Scan the data below. Pull out each line where "three" occurs.

MATERIAL FOR THIS EXERCISE:
(begin)

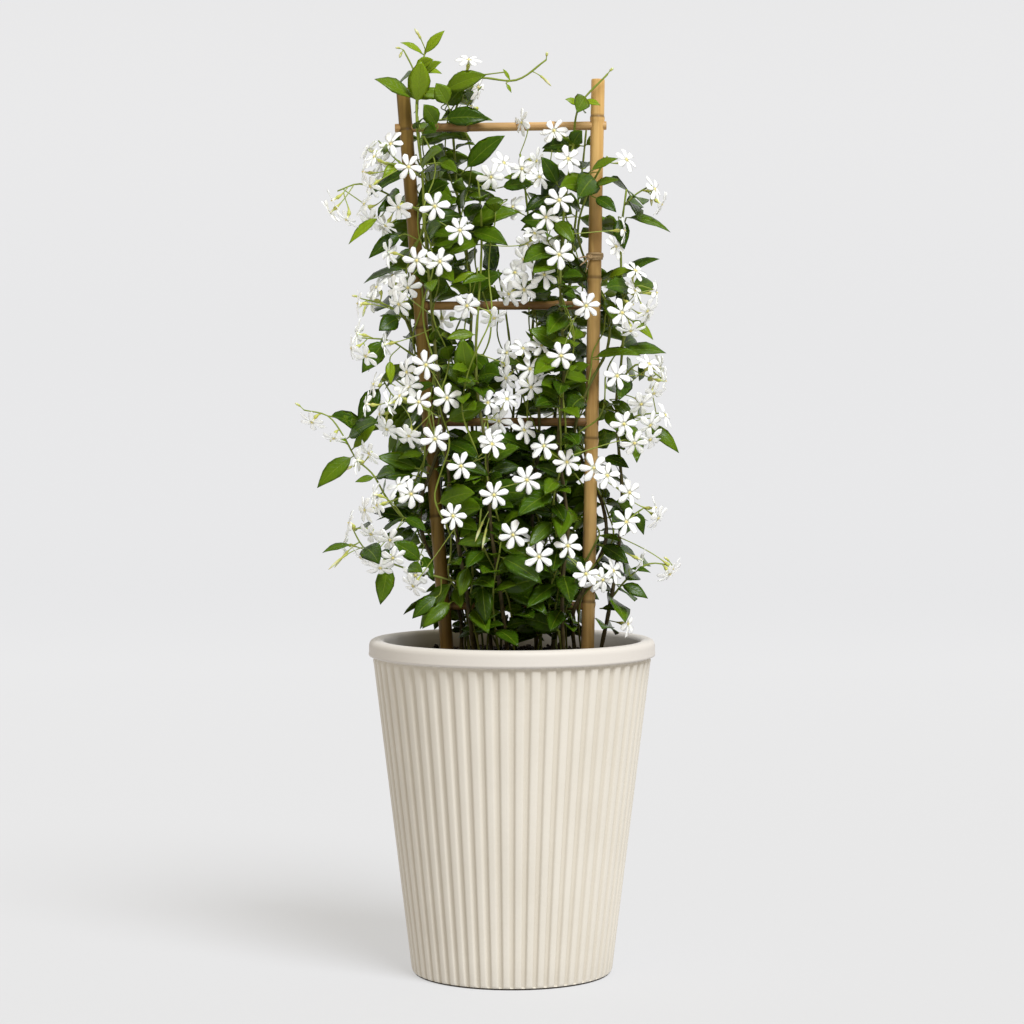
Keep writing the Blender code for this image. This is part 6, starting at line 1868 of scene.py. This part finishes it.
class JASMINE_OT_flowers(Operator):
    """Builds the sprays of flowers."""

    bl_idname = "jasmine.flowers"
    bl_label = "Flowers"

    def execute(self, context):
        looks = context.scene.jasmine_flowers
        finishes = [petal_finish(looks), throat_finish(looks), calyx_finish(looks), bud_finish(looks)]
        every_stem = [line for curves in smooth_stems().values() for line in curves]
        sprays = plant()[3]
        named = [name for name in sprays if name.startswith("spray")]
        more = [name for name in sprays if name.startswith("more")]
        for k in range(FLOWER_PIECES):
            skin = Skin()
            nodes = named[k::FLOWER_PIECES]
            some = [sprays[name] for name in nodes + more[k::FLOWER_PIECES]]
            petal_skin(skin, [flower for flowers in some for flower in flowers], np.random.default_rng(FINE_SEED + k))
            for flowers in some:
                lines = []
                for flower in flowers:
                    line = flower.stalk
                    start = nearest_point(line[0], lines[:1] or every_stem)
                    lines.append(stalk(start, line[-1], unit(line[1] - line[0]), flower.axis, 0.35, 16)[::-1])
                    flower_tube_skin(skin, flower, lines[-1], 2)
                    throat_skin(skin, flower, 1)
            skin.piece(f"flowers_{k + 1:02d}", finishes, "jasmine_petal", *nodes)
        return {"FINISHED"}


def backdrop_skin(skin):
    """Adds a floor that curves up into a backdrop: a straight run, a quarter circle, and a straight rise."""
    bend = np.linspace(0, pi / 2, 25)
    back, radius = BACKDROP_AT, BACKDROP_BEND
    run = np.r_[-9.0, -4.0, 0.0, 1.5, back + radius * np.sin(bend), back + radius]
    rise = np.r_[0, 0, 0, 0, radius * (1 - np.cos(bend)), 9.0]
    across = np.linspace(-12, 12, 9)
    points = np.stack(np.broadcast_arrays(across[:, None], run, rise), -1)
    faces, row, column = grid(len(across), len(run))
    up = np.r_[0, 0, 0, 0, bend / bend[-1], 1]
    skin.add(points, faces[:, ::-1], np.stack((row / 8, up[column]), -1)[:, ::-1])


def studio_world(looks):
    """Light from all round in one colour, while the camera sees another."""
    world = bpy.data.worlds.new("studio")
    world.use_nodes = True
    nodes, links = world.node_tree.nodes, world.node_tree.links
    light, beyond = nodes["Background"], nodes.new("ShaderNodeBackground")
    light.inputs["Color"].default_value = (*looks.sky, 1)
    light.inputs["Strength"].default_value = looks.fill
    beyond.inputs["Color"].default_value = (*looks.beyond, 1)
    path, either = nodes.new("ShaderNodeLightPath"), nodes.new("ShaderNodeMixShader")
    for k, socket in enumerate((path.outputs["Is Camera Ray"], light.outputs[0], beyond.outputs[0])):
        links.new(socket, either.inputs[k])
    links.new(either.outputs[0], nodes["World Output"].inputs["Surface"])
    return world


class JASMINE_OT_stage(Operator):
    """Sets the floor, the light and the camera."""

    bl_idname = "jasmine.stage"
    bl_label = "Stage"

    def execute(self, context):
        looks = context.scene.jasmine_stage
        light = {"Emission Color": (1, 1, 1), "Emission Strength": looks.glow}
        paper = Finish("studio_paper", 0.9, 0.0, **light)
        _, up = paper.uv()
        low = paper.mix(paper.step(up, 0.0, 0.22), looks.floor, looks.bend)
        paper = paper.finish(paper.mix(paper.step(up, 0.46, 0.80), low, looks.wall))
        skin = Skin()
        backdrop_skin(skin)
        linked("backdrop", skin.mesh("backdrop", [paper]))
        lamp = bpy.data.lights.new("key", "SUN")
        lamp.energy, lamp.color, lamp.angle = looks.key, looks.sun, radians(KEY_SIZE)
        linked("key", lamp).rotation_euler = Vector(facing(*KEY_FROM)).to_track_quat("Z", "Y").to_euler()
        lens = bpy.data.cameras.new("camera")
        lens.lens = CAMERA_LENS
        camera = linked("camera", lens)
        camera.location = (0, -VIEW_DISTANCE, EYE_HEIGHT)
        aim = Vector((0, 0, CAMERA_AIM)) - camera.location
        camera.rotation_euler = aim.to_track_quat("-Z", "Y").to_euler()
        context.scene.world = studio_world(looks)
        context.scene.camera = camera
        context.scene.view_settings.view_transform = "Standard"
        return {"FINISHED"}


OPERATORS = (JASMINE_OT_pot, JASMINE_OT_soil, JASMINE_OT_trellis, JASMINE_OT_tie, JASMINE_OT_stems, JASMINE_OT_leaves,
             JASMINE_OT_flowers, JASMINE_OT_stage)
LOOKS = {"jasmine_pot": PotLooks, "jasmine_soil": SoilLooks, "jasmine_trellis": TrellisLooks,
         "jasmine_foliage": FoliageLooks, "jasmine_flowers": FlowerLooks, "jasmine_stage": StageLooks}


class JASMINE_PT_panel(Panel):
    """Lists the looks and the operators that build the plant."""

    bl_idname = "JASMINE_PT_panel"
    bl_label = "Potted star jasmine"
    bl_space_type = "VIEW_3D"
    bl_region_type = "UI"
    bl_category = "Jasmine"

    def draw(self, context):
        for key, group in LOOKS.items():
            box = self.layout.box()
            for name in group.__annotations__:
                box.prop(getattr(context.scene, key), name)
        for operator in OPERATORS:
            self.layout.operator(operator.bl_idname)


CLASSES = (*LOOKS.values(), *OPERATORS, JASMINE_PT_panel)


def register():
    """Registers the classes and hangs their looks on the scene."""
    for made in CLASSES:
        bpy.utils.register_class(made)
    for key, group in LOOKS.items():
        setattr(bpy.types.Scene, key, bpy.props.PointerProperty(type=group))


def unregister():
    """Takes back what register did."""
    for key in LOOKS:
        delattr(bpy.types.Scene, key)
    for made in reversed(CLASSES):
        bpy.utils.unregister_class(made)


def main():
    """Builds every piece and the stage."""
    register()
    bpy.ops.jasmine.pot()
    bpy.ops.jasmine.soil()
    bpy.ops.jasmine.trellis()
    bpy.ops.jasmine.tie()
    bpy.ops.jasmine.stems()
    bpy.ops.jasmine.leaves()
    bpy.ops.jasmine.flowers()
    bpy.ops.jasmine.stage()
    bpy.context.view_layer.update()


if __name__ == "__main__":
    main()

(end)
(begin)

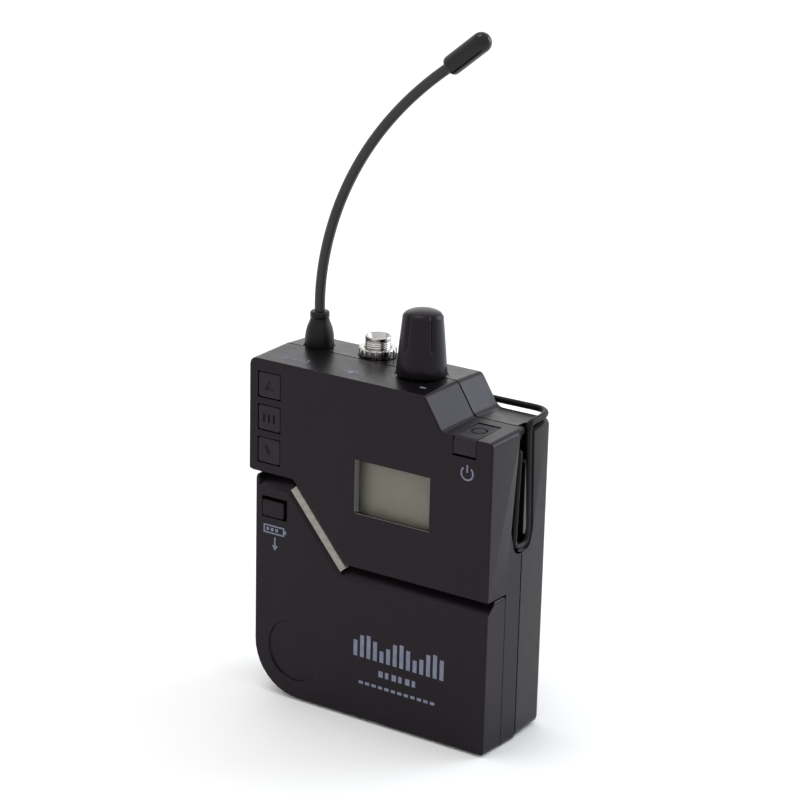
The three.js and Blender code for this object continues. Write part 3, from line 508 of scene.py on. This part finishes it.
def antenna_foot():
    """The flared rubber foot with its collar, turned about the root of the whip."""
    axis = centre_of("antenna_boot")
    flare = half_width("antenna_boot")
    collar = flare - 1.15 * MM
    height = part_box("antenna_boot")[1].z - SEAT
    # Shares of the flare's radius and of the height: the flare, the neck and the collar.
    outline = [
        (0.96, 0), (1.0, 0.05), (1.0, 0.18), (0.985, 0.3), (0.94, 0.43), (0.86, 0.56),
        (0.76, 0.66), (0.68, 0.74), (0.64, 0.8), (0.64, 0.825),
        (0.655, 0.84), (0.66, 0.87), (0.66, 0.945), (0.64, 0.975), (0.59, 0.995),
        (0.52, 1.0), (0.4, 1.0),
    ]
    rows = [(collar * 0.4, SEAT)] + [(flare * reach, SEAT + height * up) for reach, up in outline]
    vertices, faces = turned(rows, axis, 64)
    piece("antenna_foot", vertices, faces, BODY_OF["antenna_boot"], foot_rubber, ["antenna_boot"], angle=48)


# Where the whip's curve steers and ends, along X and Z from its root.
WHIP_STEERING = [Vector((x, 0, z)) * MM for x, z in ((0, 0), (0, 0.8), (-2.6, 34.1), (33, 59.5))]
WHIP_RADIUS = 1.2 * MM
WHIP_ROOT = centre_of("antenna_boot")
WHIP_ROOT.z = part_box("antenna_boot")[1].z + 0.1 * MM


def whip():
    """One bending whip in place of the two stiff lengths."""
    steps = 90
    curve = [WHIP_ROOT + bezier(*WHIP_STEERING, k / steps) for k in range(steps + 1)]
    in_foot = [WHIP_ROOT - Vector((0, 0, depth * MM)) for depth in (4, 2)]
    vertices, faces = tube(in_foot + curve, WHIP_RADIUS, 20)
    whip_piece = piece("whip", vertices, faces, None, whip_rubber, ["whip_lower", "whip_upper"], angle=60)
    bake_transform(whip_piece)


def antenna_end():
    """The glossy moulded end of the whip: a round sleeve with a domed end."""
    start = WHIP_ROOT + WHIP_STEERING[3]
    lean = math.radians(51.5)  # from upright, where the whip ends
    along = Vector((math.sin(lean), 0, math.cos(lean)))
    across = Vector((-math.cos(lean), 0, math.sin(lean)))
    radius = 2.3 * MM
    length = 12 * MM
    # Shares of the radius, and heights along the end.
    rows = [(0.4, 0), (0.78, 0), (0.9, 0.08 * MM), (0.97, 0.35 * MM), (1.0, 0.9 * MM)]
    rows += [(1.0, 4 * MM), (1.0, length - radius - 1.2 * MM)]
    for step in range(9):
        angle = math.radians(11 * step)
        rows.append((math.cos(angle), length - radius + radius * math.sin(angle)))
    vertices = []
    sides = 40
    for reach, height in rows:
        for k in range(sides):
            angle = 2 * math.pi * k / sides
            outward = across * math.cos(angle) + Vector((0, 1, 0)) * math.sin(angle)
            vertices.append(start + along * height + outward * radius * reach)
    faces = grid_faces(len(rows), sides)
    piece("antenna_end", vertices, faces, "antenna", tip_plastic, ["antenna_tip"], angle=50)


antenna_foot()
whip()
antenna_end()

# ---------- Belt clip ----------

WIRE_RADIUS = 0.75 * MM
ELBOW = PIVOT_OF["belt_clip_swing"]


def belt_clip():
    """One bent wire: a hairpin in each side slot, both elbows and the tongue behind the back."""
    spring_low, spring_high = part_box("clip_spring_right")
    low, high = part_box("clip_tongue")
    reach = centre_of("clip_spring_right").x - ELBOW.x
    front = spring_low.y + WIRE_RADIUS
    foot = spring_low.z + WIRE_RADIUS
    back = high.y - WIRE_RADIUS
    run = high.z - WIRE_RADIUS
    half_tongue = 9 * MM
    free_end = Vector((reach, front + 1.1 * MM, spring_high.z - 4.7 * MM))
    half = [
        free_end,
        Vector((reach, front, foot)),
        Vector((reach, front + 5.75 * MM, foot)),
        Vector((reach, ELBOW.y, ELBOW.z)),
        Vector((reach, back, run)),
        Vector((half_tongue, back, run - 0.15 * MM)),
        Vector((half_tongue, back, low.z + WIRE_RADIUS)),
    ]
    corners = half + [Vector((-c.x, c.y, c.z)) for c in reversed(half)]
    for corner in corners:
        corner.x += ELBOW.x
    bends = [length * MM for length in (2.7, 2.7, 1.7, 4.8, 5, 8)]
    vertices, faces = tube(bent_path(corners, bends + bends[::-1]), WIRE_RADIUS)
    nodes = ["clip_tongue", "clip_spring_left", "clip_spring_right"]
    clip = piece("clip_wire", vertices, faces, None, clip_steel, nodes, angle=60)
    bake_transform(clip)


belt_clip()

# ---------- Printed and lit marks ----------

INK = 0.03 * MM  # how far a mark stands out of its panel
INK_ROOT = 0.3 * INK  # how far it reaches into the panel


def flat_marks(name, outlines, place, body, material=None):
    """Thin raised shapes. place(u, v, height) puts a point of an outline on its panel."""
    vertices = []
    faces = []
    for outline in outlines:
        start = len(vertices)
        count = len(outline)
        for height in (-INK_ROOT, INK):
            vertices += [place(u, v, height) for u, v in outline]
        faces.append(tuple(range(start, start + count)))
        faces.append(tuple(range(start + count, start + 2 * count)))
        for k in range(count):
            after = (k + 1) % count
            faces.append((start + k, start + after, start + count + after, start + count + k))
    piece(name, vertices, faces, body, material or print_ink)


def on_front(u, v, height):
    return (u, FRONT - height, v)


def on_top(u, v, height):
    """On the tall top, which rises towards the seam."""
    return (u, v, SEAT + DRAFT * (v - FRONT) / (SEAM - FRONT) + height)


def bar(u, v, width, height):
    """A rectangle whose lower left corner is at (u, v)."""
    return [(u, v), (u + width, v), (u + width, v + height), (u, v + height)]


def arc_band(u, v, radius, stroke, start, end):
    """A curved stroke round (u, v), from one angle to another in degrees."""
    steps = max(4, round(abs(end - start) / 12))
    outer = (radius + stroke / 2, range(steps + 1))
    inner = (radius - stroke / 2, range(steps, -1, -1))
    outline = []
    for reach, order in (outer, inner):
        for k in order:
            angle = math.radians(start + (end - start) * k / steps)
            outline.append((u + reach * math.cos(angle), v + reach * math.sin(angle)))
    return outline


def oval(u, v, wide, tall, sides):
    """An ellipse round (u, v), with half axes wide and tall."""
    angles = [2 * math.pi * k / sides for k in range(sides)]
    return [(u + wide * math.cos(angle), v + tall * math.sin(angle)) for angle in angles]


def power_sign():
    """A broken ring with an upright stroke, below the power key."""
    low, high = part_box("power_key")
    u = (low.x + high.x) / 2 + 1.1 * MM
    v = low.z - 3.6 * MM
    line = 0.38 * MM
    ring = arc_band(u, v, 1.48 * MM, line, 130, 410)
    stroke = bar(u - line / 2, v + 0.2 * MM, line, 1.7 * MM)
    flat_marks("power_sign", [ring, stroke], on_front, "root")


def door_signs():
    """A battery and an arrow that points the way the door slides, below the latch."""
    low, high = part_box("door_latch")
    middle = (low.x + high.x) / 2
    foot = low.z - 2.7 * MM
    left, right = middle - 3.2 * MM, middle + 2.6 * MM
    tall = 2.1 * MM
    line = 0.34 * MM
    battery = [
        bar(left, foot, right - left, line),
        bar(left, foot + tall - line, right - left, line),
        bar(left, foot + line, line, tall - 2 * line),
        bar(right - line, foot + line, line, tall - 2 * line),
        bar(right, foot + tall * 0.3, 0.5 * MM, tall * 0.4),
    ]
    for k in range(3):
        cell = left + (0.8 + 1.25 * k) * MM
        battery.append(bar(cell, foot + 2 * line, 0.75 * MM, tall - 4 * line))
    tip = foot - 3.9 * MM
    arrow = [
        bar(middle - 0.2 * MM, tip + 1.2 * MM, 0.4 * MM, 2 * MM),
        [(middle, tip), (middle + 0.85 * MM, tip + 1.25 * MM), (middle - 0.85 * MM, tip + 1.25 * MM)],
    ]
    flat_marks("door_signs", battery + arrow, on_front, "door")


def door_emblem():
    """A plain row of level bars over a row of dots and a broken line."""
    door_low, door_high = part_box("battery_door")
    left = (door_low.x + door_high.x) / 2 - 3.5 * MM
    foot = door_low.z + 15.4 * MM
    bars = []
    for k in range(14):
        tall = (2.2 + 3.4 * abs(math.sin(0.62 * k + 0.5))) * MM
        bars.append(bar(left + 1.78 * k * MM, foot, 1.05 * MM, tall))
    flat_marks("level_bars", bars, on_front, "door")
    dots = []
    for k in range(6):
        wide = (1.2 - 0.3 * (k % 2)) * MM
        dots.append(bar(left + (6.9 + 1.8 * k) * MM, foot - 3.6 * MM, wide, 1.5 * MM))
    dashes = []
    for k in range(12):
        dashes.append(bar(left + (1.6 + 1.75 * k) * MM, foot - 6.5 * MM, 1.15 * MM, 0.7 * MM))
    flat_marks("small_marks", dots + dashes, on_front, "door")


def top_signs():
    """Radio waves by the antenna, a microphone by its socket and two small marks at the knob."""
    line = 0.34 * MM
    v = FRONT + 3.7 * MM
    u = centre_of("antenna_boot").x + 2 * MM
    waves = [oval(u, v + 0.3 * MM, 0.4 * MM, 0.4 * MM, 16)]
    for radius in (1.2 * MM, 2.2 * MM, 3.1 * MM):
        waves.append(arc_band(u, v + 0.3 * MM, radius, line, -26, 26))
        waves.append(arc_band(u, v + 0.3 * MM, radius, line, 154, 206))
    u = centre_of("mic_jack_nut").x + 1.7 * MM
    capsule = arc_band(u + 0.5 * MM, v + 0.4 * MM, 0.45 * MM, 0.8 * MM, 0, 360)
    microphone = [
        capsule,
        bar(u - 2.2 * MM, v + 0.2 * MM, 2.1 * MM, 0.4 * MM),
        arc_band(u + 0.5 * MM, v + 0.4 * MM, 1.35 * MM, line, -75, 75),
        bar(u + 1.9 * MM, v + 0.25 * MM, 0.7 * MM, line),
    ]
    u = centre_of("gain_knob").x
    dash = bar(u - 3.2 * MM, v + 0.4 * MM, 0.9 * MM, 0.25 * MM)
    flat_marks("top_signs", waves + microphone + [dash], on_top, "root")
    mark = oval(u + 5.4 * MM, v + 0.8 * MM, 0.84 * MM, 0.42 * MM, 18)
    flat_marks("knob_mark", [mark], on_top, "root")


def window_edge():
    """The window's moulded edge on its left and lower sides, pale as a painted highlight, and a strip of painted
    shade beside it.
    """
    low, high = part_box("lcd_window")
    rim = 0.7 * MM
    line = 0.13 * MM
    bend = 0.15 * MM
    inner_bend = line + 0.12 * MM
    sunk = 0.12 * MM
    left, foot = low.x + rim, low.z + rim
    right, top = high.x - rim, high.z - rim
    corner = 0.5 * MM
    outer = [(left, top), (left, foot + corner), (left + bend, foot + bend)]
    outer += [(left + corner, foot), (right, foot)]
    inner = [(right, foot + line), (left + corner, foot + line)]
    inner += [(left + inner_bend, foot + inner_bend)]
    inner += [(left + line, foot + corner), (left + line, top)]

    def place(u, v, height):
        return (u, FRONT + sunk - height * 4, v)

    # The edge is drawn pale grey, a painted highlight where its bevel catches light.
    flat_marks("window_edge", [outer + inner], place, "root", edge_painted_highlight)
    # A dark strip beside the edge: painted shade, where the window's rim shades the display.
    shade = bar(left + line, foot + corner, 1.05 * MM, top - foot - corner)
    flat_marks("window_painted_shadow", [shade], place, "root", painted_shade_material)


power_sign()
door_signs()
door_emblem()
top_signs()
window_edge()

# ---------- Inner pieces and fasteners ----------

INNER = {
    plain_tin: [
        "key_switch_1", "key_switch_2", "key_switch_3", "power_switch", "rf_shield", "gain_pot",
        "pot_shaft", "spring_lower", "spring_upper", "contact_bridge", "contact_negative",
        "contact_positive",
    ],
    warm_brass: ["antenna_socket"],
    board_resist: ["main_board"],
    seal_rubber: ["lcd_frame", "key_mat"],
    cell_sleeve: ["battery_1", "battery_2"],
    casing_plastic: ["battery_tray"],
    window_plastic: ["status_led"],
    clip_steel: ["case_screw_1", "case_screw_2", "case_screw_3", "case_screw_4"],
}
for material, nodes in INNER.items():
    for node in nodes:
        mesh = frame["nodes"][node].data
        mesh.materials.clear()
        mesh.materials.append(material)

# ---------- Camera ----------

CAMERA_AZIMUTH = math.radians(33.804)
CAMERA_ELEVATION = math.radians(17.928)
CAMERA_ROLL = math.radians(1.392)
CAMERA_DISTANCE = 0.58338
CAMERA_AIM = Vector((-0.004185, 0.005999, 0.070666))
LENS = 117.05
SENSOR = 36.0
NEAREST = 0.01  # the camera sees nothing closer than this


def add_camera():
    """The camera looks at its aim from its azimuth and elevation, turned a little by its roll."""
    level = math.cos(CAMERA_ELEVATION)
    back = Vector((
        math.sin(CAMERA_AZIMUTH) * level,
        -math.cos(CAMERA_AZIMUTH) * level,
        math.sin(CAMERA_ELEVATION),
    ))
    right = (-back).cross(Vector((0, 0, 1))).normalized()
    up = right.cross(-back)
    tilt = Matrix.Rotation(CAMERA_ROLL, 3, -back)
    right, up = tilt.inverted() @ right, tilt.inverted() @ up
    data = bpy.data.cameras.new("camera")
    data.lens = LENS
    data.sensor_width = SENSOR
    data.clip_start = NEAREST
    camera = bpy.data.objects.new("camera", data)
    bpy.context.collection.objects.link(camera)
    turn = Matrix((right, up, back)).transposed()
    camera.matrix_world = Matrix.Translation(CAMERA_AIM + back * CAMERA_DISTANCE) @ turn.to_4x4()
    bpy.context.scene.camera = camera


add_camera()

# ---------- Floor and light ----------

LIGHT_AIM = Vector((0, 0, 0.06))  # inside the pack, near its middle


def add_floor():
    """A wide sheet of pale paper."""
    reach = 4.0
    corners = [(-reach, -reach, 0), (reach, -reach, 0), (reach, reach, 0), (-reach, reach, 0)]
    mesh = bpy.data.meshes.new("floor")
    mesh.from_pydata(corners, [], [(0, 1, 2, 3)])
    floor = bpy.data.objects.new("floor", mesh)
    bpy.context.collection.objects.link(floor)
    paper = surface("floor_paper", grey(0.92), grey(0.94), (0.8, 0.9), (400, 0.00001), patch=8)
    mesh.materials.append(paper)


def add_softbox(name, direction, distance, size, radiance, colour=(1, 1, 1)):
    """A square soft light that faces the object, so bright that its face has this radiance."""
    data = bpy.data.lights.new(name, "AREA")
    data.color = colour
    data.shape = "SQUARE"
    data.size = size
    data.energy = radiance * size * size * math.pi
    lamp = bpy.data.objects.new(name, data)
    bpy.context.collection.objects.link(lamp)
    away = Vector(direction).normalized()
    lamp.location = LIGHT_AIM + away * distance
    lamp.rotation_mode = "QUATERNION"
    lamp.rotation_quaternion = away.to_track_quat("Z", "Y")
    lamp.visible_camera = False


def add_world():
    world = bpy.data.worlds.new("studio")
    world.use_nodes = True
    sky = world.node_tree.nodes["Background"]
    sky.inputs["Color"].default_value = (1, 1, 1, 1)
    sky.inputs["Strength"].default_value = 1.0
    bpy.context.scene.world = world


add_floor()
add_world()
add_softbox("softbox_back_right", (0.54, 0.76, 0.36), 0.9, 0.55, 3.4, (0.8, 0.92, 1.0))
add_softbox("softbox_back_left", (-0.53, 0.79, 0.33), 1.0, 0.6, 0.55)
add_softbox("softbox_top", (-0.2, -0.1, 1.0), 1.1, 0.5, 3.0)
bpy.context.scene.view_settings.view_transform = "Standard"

(end)
(begin)

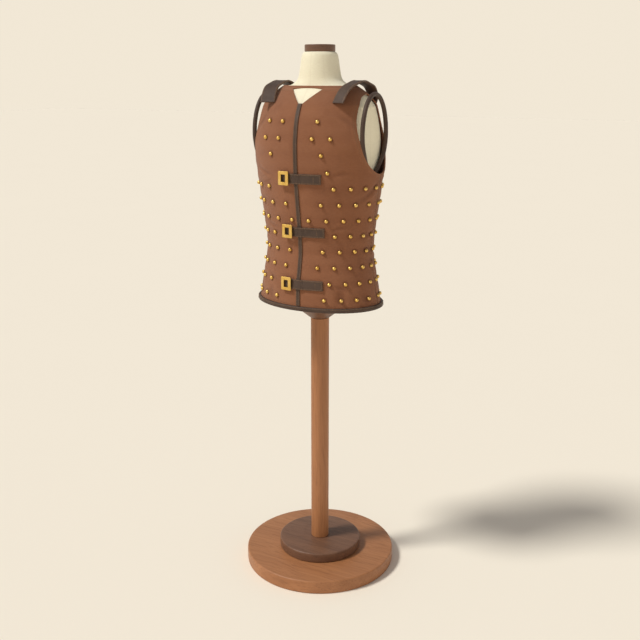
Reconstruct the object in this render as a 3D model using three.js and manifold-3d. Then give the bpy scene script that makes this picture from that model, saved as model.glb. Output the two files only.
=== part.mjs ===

(end)

ANSWER FOR THE TASK:
The three.js and Blender code for this object continues. Write part 3, from line 508 of scene.py on. This part finishes it.
Reconstruct the object in this render as a 3D model using three.js and manifold-3d. Then give the bpy scene script that makes this picture from that model, saved as model.glb. Output the two files only.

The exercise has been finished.